ORLANDO—One of William Shakespeare’s most oft-cited lines from the play Romeo and Juliet, “What's in a name? That which we call a rose by any other name would smell as sweet,” is a beautiful romantic simile; however, multiple names for the same object in healthcare are bedeviling to IT systems. For example, depending on the clinician, a myocardial infarction may be termed a heart attack, an MI, a myocardial infarct, an infarction of the heart, or a cardiac infarction.
The Systematized Nomenclature of Medicine-Clinical Terms (SNOMED-CT)—a comprehensive clinical terminology originally created by the College of American Pathologists—is an on-going effort to define clinical concepts and terminology variants. It is one of a suite of designated standards for use in U.S. federal government systems for the electronic exchange of clinical health information and also is a required standard in interoperability specifications of the U.S. Healthcare Information Technology Standards Panel.
In April last year, SNOMED-CT was purchased by the International Health Terminology Standards Development Organization (IHTSDO), a non-for-profit association in Denmark that maintains and distributes the system.
Maria Hendrickson, a software architect with Philips Healthcare, presented an overview of SNOMED-CT and its utilization for clinical systems in a narrated electronic poster presentation at the 2008 HIMSS conference.
“The terminology is made up of concepts, which is a single unique clear idea such as ‘myocardial infarction,’ and terms, which are alternate labels for the concept such as ‘heart attack,’” she said. “In addition, each concept can belong to multiple parent concepts, such as a pressure sore on the back that will belong to both the ‘disorder of the back’ and ‘pressure sore’ concepts.
“SNOMED-CT covers many aspects of the care process including assessment, planning, implementation, and evaluation,” she said. “It currently contains more than 357,000 concepts and more than 600,000 terms.”
The terminology also is continually evolving, with a twice-yearly distribution of updates to its database.
One of the advantages to using SNOMED-CT in clinical information systems is that it allows for easier searching in data analysis—a critical tool in evidence-based medicine. It also is fully international in its scope. It is used by more than 40 countries and available in Spanish, German, and English versions, with Danish and Swedish versions in progress and a French version in the beginning phases of translation, according to Hendrickson.
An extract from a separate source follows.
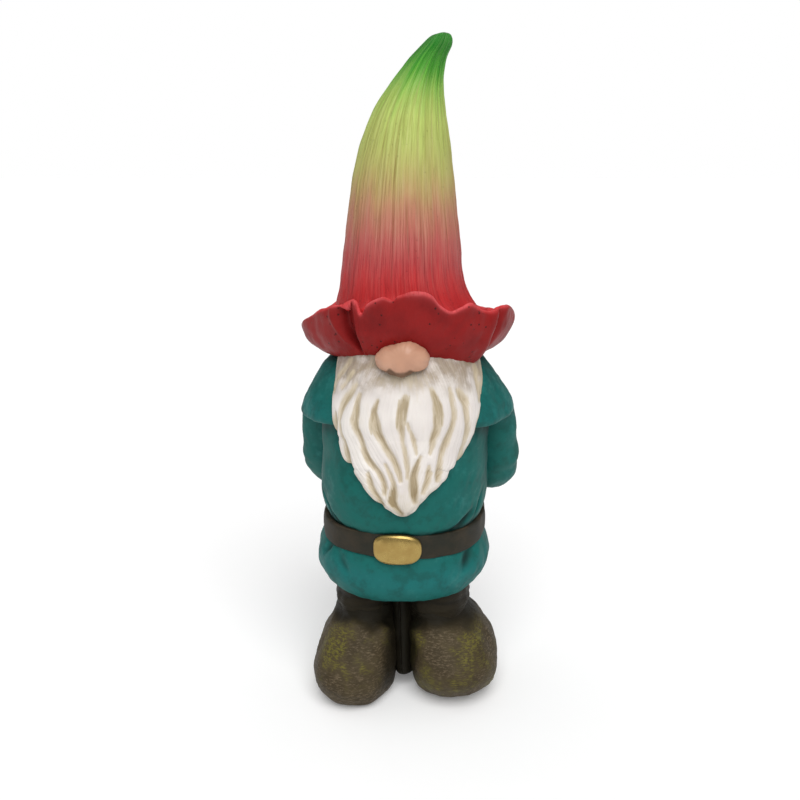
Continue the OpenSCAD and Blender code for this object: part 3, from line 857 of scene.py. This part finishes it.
# Level ovals up the coat, from inside its hem: height, half-width, front, back, middle's x and y.
COAT = [
    (54, 30, 31, 29, -1, 0), (51.4, 31.5, 33, 31, -1, 0), (50.6, 33.4, 35.8, 33.6, -1, 0),
    (52.2, 36, 38.4, 36.2, -1.1, 0), (55.4, 38.4, 40.6, 38.6, -1.1, 0), (59.4, 40.7, 42.2, 40, -1, 0),
    (64, 41.7, 42.8, 40.4, -0.9, 0), (69, 41, 42.5, 39.6, -1, 0), (73, 39.2, 41.5, 38, -0.9, 0),
    (76, 37.4, 40.4, 36.8, -0.7, 0), (82.5, 36.6, 40.6, 36.4, -0.4, 0), (86, 37.2, 43, 37.2, 0, 0),
    (91, 38.6, 44.7, 37.7, 0, 0), (98, 39.6, 45.4, 37.8, -0.4, 0), (106, 39.5, 45.3, 37.2, -0.3, 0),
    (116, 39.2, 43.8, 36.6, 0, 0), (128, 39.6, 40.4, 36.2, 0, 0), (140, 39.6, 35, 35.4, 0, 0),
    (148, 34, 28, 30, 0, 0), (150, 22, 20, 20, 0, 0),
]  # fmt: skip

# Dents and creases in the coat: degrees round, height, half-width in mm, half-height, depth, and
# how far it slants per mm of height.
COAT_DENTS = [
    (-53, 72, 2.4, 3.4, 2, 0.6), (-36, 68, 2.8, 4.6, 1.5, -0.6), (49, 70, 3.8, 5, 2.5, 0.5),
    (-57, 92, 1.7, 5.4, 3, -0.9), (-46, 89, 1.8, 3.6, 2.2, -1), (45, 89, 3, 3.4, 2.6, 1.3),
    (70, 66, 3, 6, 0.7, 0), (-78, 64, 3.2, 6, 0.7, 0), (18, 62, 5, 6, 0.35, 0), (-12, 60, 5, 6, 0.35, 0),
    (62, 93, 1.7, 4.6, 1.7, 0.8), (108, 68, 3, 5, 1.1, 0.5), (132, 66, 4, 6, 0.9, -0.4),
    (164, 68, 3.4, 5, 1, 0.2), (-112, 67, 3.4, 5, 1.1, -0.3), (-140, 68, 3.4, 5, 1.1, 0.4),
    (-168, 64, 4, 6, 0.8, 0), (122, 89, 2.4, 3, 1, 0.8), (-125, 89, 2.4, 3, 1, -0.8),
    (178, 89, 2.6, 3, 0.8, 0),
]  # fmt: skip


# The coat's radius, for turning degrees into millimetres, and the height of the belt's middle.
COAT_RADIUS = 41
BELT_LINE = 85


def coat_relief(row, degrees, points):
    """Dents and creases, and the waist drawn in under the belt."""
    x, y, z = points.T
    turn = np.degrees(np.arctan2(x, -y))
    dent = np.zeros(len(z))
    for middle, height, wide, tall, depth, slant in COAT_DENTS:
        gap = apart(turn, middle) * np.pi / 180 * COAT_RADIUS - slant * (z - height)
        dent += depth * bump(gap, 0, wide) * bump(z, height, tall)
    tight = bump(z, BELT_LINE, 1.9) * (0.35 + 0.5 * (1 - np.abs(turn) / 180))
    outer = step(1.5, 3, row)
    out = outer * (0.3 * lumps(points, 15, 31) + 0.09 * lumps(points, 5, 32) - dent - 0.55 * tight)
    # Painted shade: darker in the dents, under the belt, above it at the sides, under the cape and in the
    # valley beside each arm.
    shade = 0.33 * dent + 0.8 * tight + 0.25 * bump(z, BELT_LINE + 2, 7) * step(15, 60, np.abs(turn))
    shade += 0.6 * step(120, 134, z) + 0.5 * bump(np.abs(turn), 80, 14) * step(90, 104, z)
    masks = {"groove": np.clip(outer * shade, 0, 1), "worn": bump(z, 62, 8)}
    return out, masks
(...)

The SNOMED-CT terminology also is mapped to a variety of other terminology systems through the National Library of Medicine’s Unified Medical Language System. In addition, medical disease coding systems such as the International Classification of Disease (ICD-9) have mappings available allowing for the interchange of terminologies.
For clinical information system designers, these mappings permit the use of multiple terminologies as an interface for a specific user audience; which can then point to specific SNOMED-CT reference terminology in a manner that is transparent to the user. This enables the utilization of many reference terminologies within one information system, Hendrickson noted.
On an enterprise and global level, SNOMED-CT allows for coded elements to undergo analysis, data to be benchmarked across sites, and the exchange of information among different systems utilizing the Health Level 7 (HL7) language.
“SNOMED-CT is computer friendly, has frequent releases, is extensive in its scope, and is becoming the standard worldwide,” Hendrickson said.